Sich für ihre Rechte und ihre Entwicklungsperspektiven einzusetzen, ist Menschenrechtsarbeit im besten Sinne des Wortes.
Meine Damen und Herren,
Ich habe mit Alan Kurdi begonnen, der 2015 mit nur zwei Jahren auf dem Weg nach Europa gestorben ist. Für ihn hat sich damals niemand eingesetzt. Aber sein Tod hat etwas bewegt. Für Kinder, die wie er auf der Flucht sind, erheben jetzt Organisationen ihre Stimme.
Ganz vorne dabei: Die heutige Preisträgerin International Detention Coalition. Sie setzt sich für unzählige Kinder weltweit ein.
Zum Beispiel für Isabel aus Honduras, die als Geflüchtete ohne ihre Eltern in Mexiko inhaftiert wurde. Dank der IDC ist sie jetzt in einem Kinderschutzprogramm im Süden Mexikos. Das war möglich, weil die IDC darauf hingewirkt hat, dass die Abschiebehaft von Kindern in Mexiko endlich verboten wird.
Oder Aung aus Myanmar, der als Kind in Thailand ins Gefängnis kam. Er lebt jetzt in einer unterstützten Gemeinschaft – dank eines Memorandums of Understanding, das in Thailand für Kinder Alternativen zur Abschiebehaft vorschreibt. Dieses Memorandum hat die IDC maßgeblich mitbeeinflusst.

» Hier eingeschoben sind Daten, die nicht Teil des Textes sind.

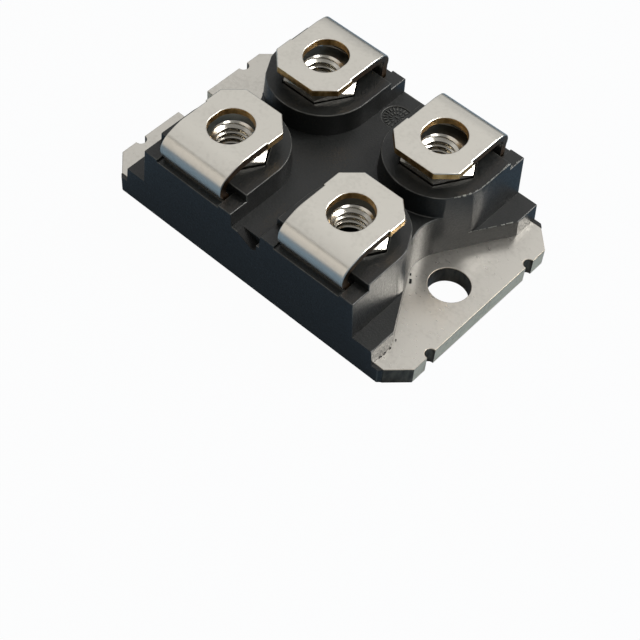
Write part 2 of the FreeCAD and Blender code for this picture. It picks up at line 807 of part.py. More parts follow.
def make_bonds(name, first_x, count, width, chip_foot_y, track_foot_y, side):
    body = new_body(name)
    thick = size.bond_thickness
    mitre = thick * tangent(size.bond_slope / 2)
    crest = bond_crest
    chip_rise = (crest - die_top) / tangent(size.bond_slope)
    track_rise = (crest - track_top) / tangent(size.bond_slope)
    chip_end = chip_foot_y + size.bond_foot * side
    track_end = track_foot_y - size.bond_foot * side
    lower = [
        (chip_foot_y, die_top), (chip_end, die_top), (chip_end + chip_rise * side, crest),
        (track_end - track_rise * side, crest), (track_end, track_top), (track_foot_y, track_top),
    ]
    upper = [
        (track_foot_y, track_top + thick), (track_end + mitre * side, track_top + thick),
        (track_end - track_rise * side + mitre * side, crest + thick),
        (chip_end + chip_rise * side - mitre * side, crest + thick),
        (chip_end - mitre * side, die_top + thick), (chip_foot_y, die_top + thick),
    ]
    outline = lower + upper
    profile = new_sketch(body, name + "_profile", "YZ_Plane", first_x)
    add_outline(profile, outline if side == FAR else list(reversed(outline)))
    loop = grow(body, profile, width, both_ways=True)
    if count > 1:
        row = body.newObject("PartDesign::LinearPattern", name + "_row")
        row.Originals = [loop]
        axis = [item for item in body.Origin.OriginFeatures if item.Role == "X_Axis"][0]
        row.Direction = (axis, [""])
        row.Occurrences = count
        row.setExpression("Length", (size.ribbon_pitch * (count - 1)).text)
        body.Tip = row
        doc.recompute()
    return body


def make_all_bonds():
    half_igbt = size.igbt_side / 2
    half_diode = size.diode_side / 2
    foot_and_inset = size.bond_foot + size.bond_inset
    igbt_far = half_igbt - size.chip_row_offset - foot_and_inset
    diode_far = half_diode - size.chip_row_offset - foot_and_inset
    igbt_near = foot_and_inset - half_igbt - size.chip_row_offset
    track_far = track_inner + foot_and_inset
    track_near = -track_inner - foot_and_inset
    igbt_first = igbt_place - size.ribbon_pitch * (IGBT_RIBBON_COUNT - 1) / 2
    diode_first = diode_place - size.ribbon_pitch * (DIODE_RIBBON_COUNT - 1) / 2
    kelvin_x = igbt_place + size.bond_foot
    return [
        make_bonds("emitter_ribbons", igbt_first, IGBT_RIBBON_COUNT, size.ribbon_width,
                   igbt_far, track_far, FAR),
        make_bonds("diode_ribbons", diode_first, DIODE_RIBBON_COUNT, size.ribbon_width,
                   diode_far, track_far, FAR),
        make_bonds("gate_bond", gate_x, 1, size.single_bond_width, igbt_near, track_near, NEAR),
        make_bonds("kelvin_bond", kelvin_x, 1, size.single_bond_width, igbt_near, track_near, NEAR),
    ]


# The whole module

near_fold = (leg_place - size.near_sag_lead, size.near_sag_angle, size.near_sag_run,
             size.near_fold_radius)
far_fold = (leg_place - size.far_sag_lead, size.far_sag_angle, size.far_sag_run,
            size.far_fold_radius)
TERMINALS = [
    ("gate", LEFT, NEAR, near_fold),
    ("kelvin", RIGHT, NEAR, near_fold),
    ("collector", LEFT, FAR, far_fold),
    ("emitter", RIGHT, FAR, far_fold),
]

base_plate = make_base_plate()
nuts = [make_nut(f"{name}_nut", side_x, side_y) for name, side_x, side_y, _fold in TERMINALS]
terminals = [make_terminal(f"{name}_terminal", side_x, side_y, *fold)
             for name, side_x, side_y, fold in TERMINALS]
sealed = make_substrate() + [make_collector_track()] + make_small_tracks()
sealed += make_chip("igbt", igbt_place, size.igbt_side)
sealed += make_chip("diode", diode_place, size.diode_side)
sealed += [make_foot_solder(f"{name}_foot_solder", side_x, side_y)
           for name, side_x, side_y, _fold in TERMINALS]
sealed += make_all_bonds()

# The compound flows round all that it seals, so those pieces are cut out of it as they are
moulded_in = doc.addObject("Part::MultiFuse", "moulded_in")
moulded_in.Shapes = sealed + terminals
housing = doc.addObject("Part::Cut", "housing")
housing.Label = "housing"
housing.Base = make_housing_blank()
housing.Tool = moulded_in
doc.recompute()

# Nothing is written unless every object and every shape is sound
for item in doc.Objects:
    broken = [state for state in item.State if state in ("Invalid", "Error")]
    fail_unless(not broken, f"{item.Label} is {broken}")

pieces = [base_plate, housing] + terminals + nuts + sealed
for piece in pieces:
    fail_unless(not piece.Shape.isNull() and piece.Shape.isValid(), f"{piece.Label} has no valid shape")

os.makedirs("parts", exist_ok=True)
for piece in pieces:
    piece.Shape.exportStep(f"parts/{piece.Label}.step")
    print(f"{piece.Label}: {len(piece.Shape.Solids)} solids, {piece.Shape.Volume:.3f} mm3")
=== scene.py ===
import math
import random

import bpy
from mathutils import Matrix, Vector


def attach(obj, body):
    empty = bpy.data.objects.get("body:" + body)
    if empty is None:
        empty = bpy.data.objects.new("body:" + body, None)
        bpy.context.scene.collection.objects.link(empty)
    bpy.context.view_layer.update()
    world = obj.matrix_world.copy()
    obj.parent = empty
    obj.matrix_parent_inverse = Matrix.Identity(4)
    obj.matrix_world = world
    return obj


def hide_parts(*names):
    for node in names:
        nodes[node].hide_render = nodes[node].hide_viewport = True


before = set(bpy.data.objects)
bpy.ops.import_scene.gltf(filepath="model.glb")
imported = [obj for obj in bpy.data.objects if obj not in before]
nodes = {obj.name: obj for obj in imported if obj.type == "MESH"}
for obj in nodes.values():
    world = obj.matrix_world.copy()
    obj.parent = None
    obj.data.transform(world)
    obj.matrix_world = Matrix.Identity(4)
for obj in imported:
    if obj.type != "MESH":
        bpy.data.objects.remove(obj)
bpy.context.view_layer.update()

# An isolated-base power module with four folded terminals. X runs along the plate, with the round
# fixing hole at +X, Y runs across it, and Z goes up from the cooling face.
MM = 0.001
SIDES = (-1, 1)
QUARTERS = tuple((side_x, side_y) for side_x in SIDES for side_y in SIDES)

# Sizes in millimetres, the same as the solids have
PLATE_END, PLATE_SIDE, PLATE_TOP, PLATE_CORNER = 19.05, 12.0, 2.04, 2.0
FIXING_X, FIXING_RADIUS = 15.1, 2.1
NOTCH_X, NOTCH_Y, NOTCH_RADIUS = 18.99, 7.5, 0.58
SKIRT_END, SKIRT_SIDE, SKIRT_LIFT, SKIRT_CORNER = 17.05, 12.38, 0.1, 0.35
SIDE_LEAN = 0.22 / 8.7
MOULDING_SIDE = 12.6
FOOT_END, FOOT_TOP = 15.9, 4.05
VALLEY_TOP, LEDGE_TOP, PAD_TOP = 7.0, 8.7, 9.55
PAD_RADIUS, PAD_REACH, BLOCK_END = 5.58, 10.4, 12.78
END_SLOPE = math.tan(math.radians(3.5))
VEE_RADIUS, VEE_ANGLE = 4.0, math.radians(60.3)
VEE_SLOPE = math.tan(math.radians(2.3))
VEE_MOUTH = 16.475
SLOT_DEPTH, SLOT_HALF_WIDTH = 0.3, 3.98
MARK_Y, MARK_RADIUS, MARK_DEPTH = 9.3, 1.5, 0.12
SCAR_LEFT, SCAR_RIGHT, SCAR_DEPTH = -1.0, 1.4, 0.7
SCAR_LOW_X, SCAR_LOW, SCAR_LIP, SCAR_OPEN = 0.85, 5.9, 6.27, 9.5
TERMINAL_X, NUT_Y = 7.5, 6.35
NUT_BASE, NUT_TOP, NUT_FLATS, NUT_GAP = 7.05, 10.25, 3.5, 0.12
NUT_CROWN, NUT_CROWN_SLOPE = 3.35, math.tan(math.radians(30))
NUT_COUNTERSINK, WELL_RADIUS, WELL_FLOOR = 2.1, 2.3, 5.17
THREAD_CREST, THREAD_ROOT, THREAD_PITCH = 1.65, 2.06, 0.7
STRIP_THICK, STRIP_HALF, TAB_HALF = 0.8, 3.9, 4.05
TAB_TOP, TAB_END, TAB_CORNER, TAB_SHOULDER = 11.95, 2.15, 1.75, 6.0
HOLE_RADIUS, HOLE_RUN, HOLE_Y = 2.075, 0.325, 6.7
LEG_Y, NECK_HALF, NECK_TOP, FOOT_Y, FOOT_BASE = 11.3, 1.5, 6.2, 8.6, 3.47
SAG_RADIUS, RETURN_RADIUS, FOOT_RADIUS = 4.5, 0.8, 0.7
# Where the sag starts, its angle in degrees, its straight run and the fold's radius
NEAR_FOLD = (8.8, 20.0, 0.7, 1.3)
FAR_FOLD = (9.5, 8.0, 0.5, 0.9)
TERMINALS = (("gate", -1, -1), ("kelvin", 1, -1), ("collector", -1, 1), ("emitter", 1, 1))

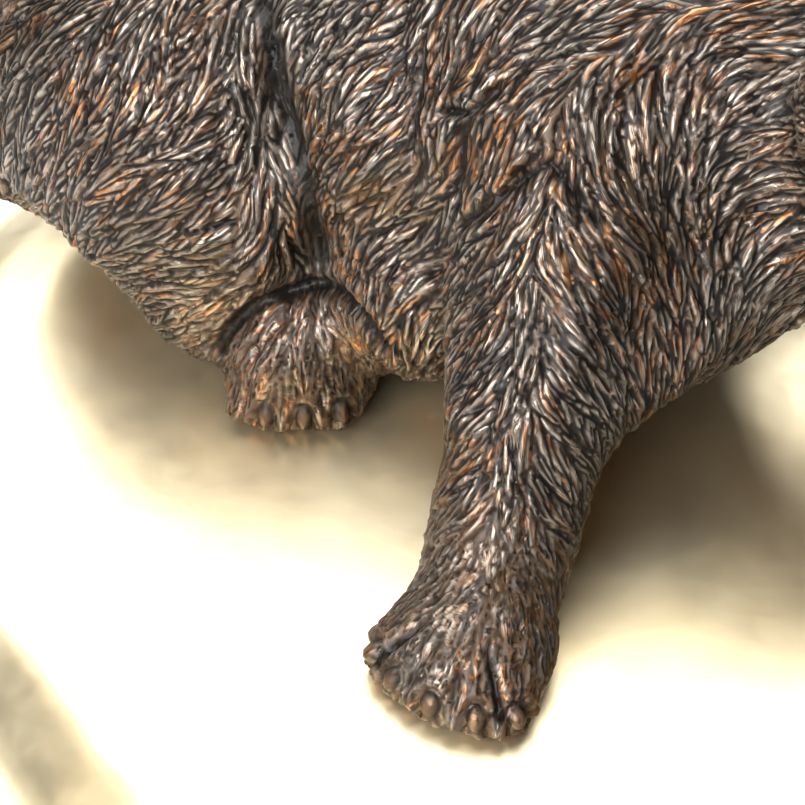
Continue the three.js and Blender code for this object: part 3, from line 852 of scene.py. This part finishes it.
# %% Tufts
TUFT_SPACING = 9 * MM
TUFT_CELL = 14 * MM
TUFT_HALF_LENGTH = (6, 10)
TUFT_HALF_WIDTH = (2.4, 2.8)
TUFT_HEIGHT = (0.5, 1.0)


def by_coat(sizes, coat_here):
    return (sizes[0] + sizes[1] * coat_here) * MM


def spread_of(low, high, count):
    return rng.uniform(low, high, count)


tuft_seeds = one_point_per_cell(skin, TUFT_SPACING, furry)
tuft_coat = coat[tuft_seeds]
tufts = strokes_at(
    tuft_seeds,
    lengths=by_coat(TUFT_HALF_LENGTH, tuft_coat) * spread_of(0.85, 1.2, len(tuft_seeds)),
    widths=by_coat(TUFT_HALF_WIDTH, tuft_coat) * spread_of(0.8, 1.15, len(tuft_seeds)),
    heights=by_coat(TUFT_HEIGHT, tuft_coat) * spread_of(0.5, 1.2, len(tuft_seeds)),
    along=coat_direction(skin[tuft_seeds], normals[tuft_seeds]),
)
tuft_height, tuft_across, tuft_along, tuft_owner = paint_raised(tufts, skin, TUFT_CELL)
print("tufts:", len(tuft_seeds), "share of the skin under them:", round(float((tuft_owner >= 0).mean()), 2))

# %% [markdown]
# ## Raised strokes
# Over the tufts go the strokes that one sees: long, flat leaves on the body, shorter and rounder ones on
# the paws. Within a tuft they are drawn together towards its middle, which is what makes it read as a tuft.
# On the side that the photograph doesn't show they are fewer and broader.

# %% Raised strokes
STROKE_SPACING = 1.5 * MM
STROKE_CELL = 4 * MM
STROKE_HALF_LENGTH = (3.8, 5.7)
STROKE_HALF_WIDTH = (0.75, 0.7)
STROKE_HEIGHT = (1.15, -0.6)
TUFT_PULL = 0.34


def towards_tuft(seeds, pull, scatter):
    """The coat's direction, turned towards the middle of the tuft under each seed."""
    ahead = coat_direction(skin[seeds], normals[seeds])
    turn = np.where(tuft_owner[seeds] >= 0, -pull * tuft_across[seeds], 0)
    turn = turn + rng.normal(0, scatter, len(seeds))
    return unit(ahead + turn[:, None] * np.cross(normals[seeds], ahead))


stroke_seeds = one_point_per_cell(skin, STROKE_SPACING, furry)
stroke_share = (1.0 - 0.6 * coat[stroke_seeds]) / coarseness[stroke_seeds] ** 1.5
stroke_seeds = stroke_seeds[rng.random(len(stroke_seeds)) < stroke_share]
stroke_coat = coat[stroke_seeds]
stroke_width = by_coat(STROKE_HALF_WIDTH, stroke_coat) * coarseness[stroke_seeds]
strokes = strokes_at(
    stroke_seeds,
    lengths=by_coat(STROKE_HALF_LENGTH, stroke_coat) * spread_of(0.7, 1.3, len(stroke_seeds)),
    widths=stroke_width * spread_of(0.6, 1.5, len(stroke_seeds)),
    heights=by_coat(STROKE_HEIGHT, stroke_coat) * spread_of(0.5, 1.2, len(stroke_seeds)),
    along=towards_tuft(stroke_seeds, TUFT_PULL, 0.10),
    flatness=2.5 + 6.5 * stroke_coat,
)
stroke_height, stroke_across, _, stroke_owner = paint_raised(strokes, skin, STROKE_CELL)
print("raised strokes:", len(stroke_seeds))

# %% [markdown]
# ## Cuts
# The photograph shows narrow black lines between and across the strokes, where the tool's edge went in.
# They follow the coat like the strokes do, but are shorter, narrower and pressed in.

# %% Cuts
CUT_SPACING = 2.6 * MM
CUT_HALF_LENGTH = (2.0, 3.0)
CUT_HALF_WIDTH = (0.34, 0.10)
CUT_DEPTH = (0.5, 0.5)

cut_seeds = one_point_per_cell(skin, CUT_SPACING, furry)
cut_seeds = cut_seeds[rng.random(len(cut_seeds)) < 1 / coarseness[cut_seeds] ** 2]
cut_coat = coat[cut_seeds]
cut_width = by_coat(CUT_HALF_WIDTH, cut_coat) * coarseness[cut_seeds]
cuts = strokes_at(
    cut_seeds,
    lengths=by_coat(CUT_HALF_LENGTH, cut_coat) * spread_of(0.6, 1.5, len(cut_seeds)),
    widths=cut_width * spread_of(0.8, 1.3, len(cut_seeds)),
    heights=by_coat(CUT_DEPTH, cut_coat) * spread_of(0.6, 1.4, len(cut_seeds)),
    along=towards_tuft(cut_seeds, TUFT_PULL, 0.08),
)
cut_depth = paint_cuts(cuts, skin, STROKE_CELL)
print("cuts:", len(cut_seeds))

# %% [markdown]
# ## Carving it all into the skin
# Tufts, strokes, cuts, creases, furrows, nails, eyes and nose are all heights above or below the bare skin,
# so they add up to one lift for each point. A displacement in the material would look alike, but the shared
# mesh wouldn't have it. The nails are sunk pads with a groove around them and a soft rim outside that.

# %% Raise the coat, cut the furrows and shape the nails and the face
COAT_BED = 1.1 * MM
NAIL_DOME_IN_MM = 1.2
NAIL_SUNK_IN_MM = 2.0


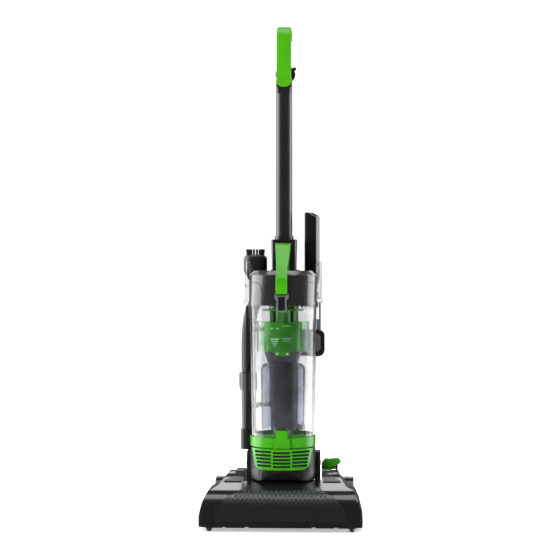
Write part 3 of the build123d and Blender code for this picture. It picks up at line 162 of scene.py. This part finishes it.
def eased(node, body, ease, finish, steps=2, sharp=32):
    """A piece from its solid, with the edges rounded by ease as they come from the mould."""
    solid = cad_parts[node]
    shape = solid.data.copy()
    work = bmesh.new()
    work.from_mesh(shape)
    bmesh.ops.remove_doubles(work, verts=work.verts, dist=0.00002)
    bmesh.ops.dissolve_limit(work, angle_limit=radians(0.6), verts=work.verts, edges=work.edges)
    work.to_mesh(shape)
    work.free()
    shape.materials.clear()
    shape.materials.append(finish)
    for face in shape.polygons:
        face.use_smooth = True
        face.material_index = 0
    shape.set_sharp_from_angle(angle=radians(sharp))
    piece = bpy.data.objects.new(node + "_finished", shape)
    shown.collection.objects.link(piece)
    rounding = piece.modifiers.new("eased_edges", "BEVEL")
    rounding.width = ease
    rounding.segments = steps
    rounding.limit_method = "ANGLE"
    rounding.angle_limit = radians(sharp)
    rounding.harden_normals = True
    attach(piece, body)
    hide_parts(node)
    return piece


black_gloss = moulded_plastic("black_gloss", (0.006, 0.0063, 0.007), 0.16, grain=0.00002, coat=0.3,
                              coat_rough=0.1)
eased("nozzle_hood", "nozzle", 0.0012, black_gloss)

# Floor head: crown
# The middle of the hood is a separate dark cover between two arched seams. Interlocked rows of small raised
# diamonds are moulded on its upper front, and grow smaller towards the plain lower front.
crown_finish = moulded_plastic("crown_finish", (0.010, 0.010, 0.012), 0.24, grain=0.00002, coat=0.2,
                               coat_rough=0.12)
diamond_finish = moulded_plastic("diamond_finish", (0.022, 0.0225, 0.024), 0.36, grain=0.00002)
eased("crown_cover", "nozzle", 0.0008, crown_finish)
crown_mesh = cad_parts["crown_cover"].data
crown_tree = BVHTree.FromPolygons([vertex.co for vertex in crown_mesh.vertices],
                                  [face.vertices for face in crown_mesh.polygons])
diamond_pitch, diamond_step, diamond_low = 0.0094, 0.0038, 0.0575


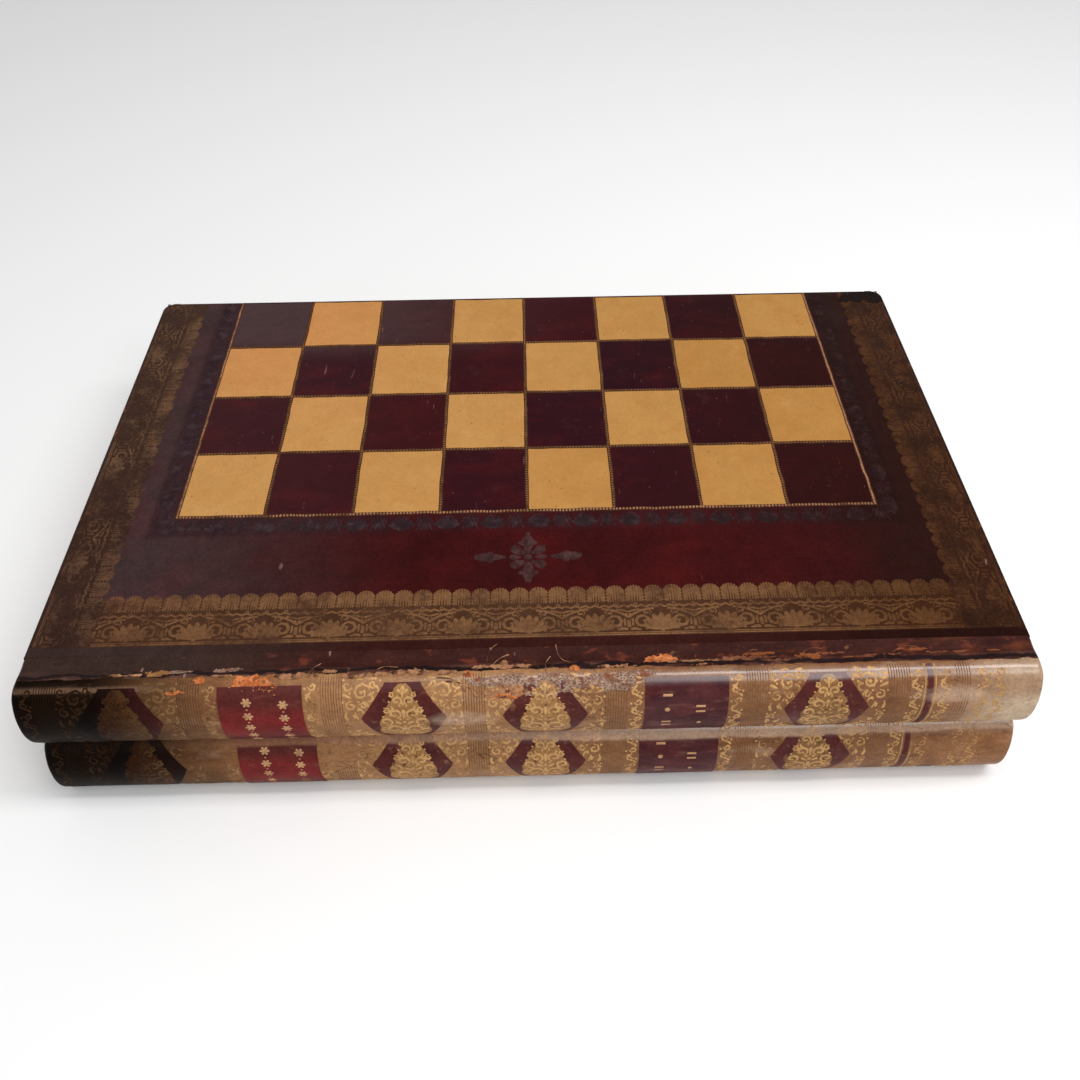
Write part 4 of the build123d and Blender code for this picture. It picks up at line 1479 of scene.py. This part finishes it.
# %% The plaque's scrolls
plaque_marks = mirrored([
    curl((4.7, -31.2), 4.3, 250, -430, 1.4, 11),
    curl((7.6, -24.4), 3.1, 280, -400, 1.3),
    curl((3.9, -19.2), 3.1, 250, -400, 1.3),
    curl((2.6, -11.8), 2.4, 250, -400, 1.2, 8),
    curl((7.2, -17.2), 1.9, 60, 400, 1.0, 7),
    curl((9.0, -30.4), 1.9, 60, 400, 1.0, 7),
    curl((4.8, -9.0), 1.4, 60, 400, 0.9, 6),
    leaf((1.2, -36.6), (7.4, -36.8), 1.8, 0.18),
    leaf((1.0, -26.2), (3.8, -24.2), 1.3),
    leaf((5.0, -14.4), (4.0, -16.6), 1.1, 0.1),
    leaf((0.9, -8.2), (2.4, -6.6), 1.1, 0.2),
    dot(1.6, -22.8, 1.1), dot(5.6, -27.4, 1.1), dot(8.6, -20.8, 1.1),
    dot(1.4, -14.6, 1.0), dot(8.6, -34.0, 1.1), dot(5.8, -12.4, 0.9)])
plaque_marks += [
    leaf((0, -39.0), (0, -33.6), 2.2),
    leaf((0, -33), (0, -27.4), 1.7),
    leaf((0, -21.8), (0, -16.6), 1.7),
    leaf((0, -10.4), (0, -5.0), 2.0),
    dot(0, -13.6, 1.5), dot(0, -24.8, 1.6)]
print(len(plaque_marks), "marks on a plaque")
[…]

Und jetzt gerade kämpft die IDC für die Freilassung von Monica, die in den USA inhaftiert und von ihren Eltern getrennt wurde. Genauso wie für Amari, die seit über einem Jahr in Libyen in einer Zelle sitzt.
Für sie alle setzt sich die IDC ein. Denn:
Isabel, Aung, Monica, Amari. Diese Kinder verdienen Schutz, kein Gefängnis.
Dank der Detention Coalition bekommen sie eine kraftvolle Stimme.
Wir müssen ihnen zuhören.
Wir müssen auch diese Stimmen verstärken.
Bei all den unschönen Entwicklungen im Bereich Flucht und Migration ist das wirklich ein Lichtblick. Dafür bin ich der IDC und allen ihren Mitstreiter*innen dankbar!
Ihr Einsatz trägt dazu bei, dass wir unseren Anspruch an Menschenrechte nicht verlieren. Dass die Rechte von Menschen auf der Flucht geschützt werden und nicht aus dem Blickfeld geraten. Allen voran die Rechte von Kindern und Jugendlichen, die besonders gefährdet sind.
Der Arbeit der International Detention Coalition gilt meine größte Anerkennung und Respekt.
Ich gratuliere von ganzem Herzen zum Menschenrechtspreis der Friedrich-Ebert-Stiftung.